My role during the exercise was to be the gunner in the rear Humvee. After strapping into the extremely uncomfortable gunner's restraint, I wedged myself into the turret ready to roll. Our mission was simple, drop off some supplies to an Iraqi Police Station. After receiving some other pertinent information and a safety brief, we started to roll out.

Along our route we encountered a vehicle that was on our list as "suspicious." The red truck pulled behind our convoy and I tried to persuade the vehicle to back off. After a couple attempts at maintaining a safe distance, the vehicle dropped the hammer and started closing on our convoy. My decision at this point was easy - safe to semi and fire (military slang for shooting). I was surprised at how quickly I could blow through 30 rounds with my M4. A quick note: No, we do not use our rifles for gunner positions in vehicles - this was just an exercise. Despite my quick response, the exercise required that our vehicle take the hit, so we reacted to the simulated explosion.

An instructor came up to our stopped Humvee and handed me a casualty card with a photo and description of my injuries. Training took over as our crew immediately went into the "gunner down" battle drill. I was pulled from the turret and ended up in the lap of the remaining crew member. Combat life saver training was then put to use as my injuries were assessed and treated. While all of this was happening, the radio chatter was filled with information relating to my injury and a medevac was requested. By now my head had been bandaged, airway secured (simulated because I didn't want that NPA in my nose), and saline-lock established (simulated also because of the instructor input, although I could have used the fluids).

This is where I began to ponder my situation and what the training was meant to prepare us for. The bandage on my head and face had covered me completely - blocking my vision, which left my mind to wander. I thought about the scenario - had I reacted correctly? I thought about our battle drills - were we quick enough? I thought about our communication - had all of the information been passed? My injuries had left me unable to communicate, so aside from the occasional response to ensure the bandage wasn't choking me or cutting off blood flow, I was supposed to sound hurt and eventually go into shock.

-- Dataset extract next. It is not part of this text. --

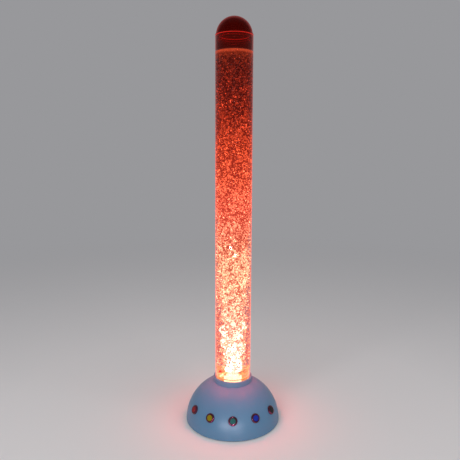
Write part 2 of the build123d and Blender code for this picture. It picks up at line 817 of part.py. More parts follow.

I continued to play the role but my mind still wandered. I thought about the injury - what other steps need to be taken? I thought about myself - how would I react to someone laying in my lap? Yes, we've been having fun with some of the training but this is what we were training for - responding to an enemy force. Don't be fooled, however, training is preparing us for the worst of what will happen when we struggle to do our best.

Arriving at the landing zone brought my mind out of it's pondering state and I was pulled to a simulated helicopter. Unfortunately, I missed out on the rest of the exercise but learned that our convoy had done well overall. Despite my small, mental glimpse of reality, I enjoyed the training and appreciated our instructor's efforts at preparing us for deployment.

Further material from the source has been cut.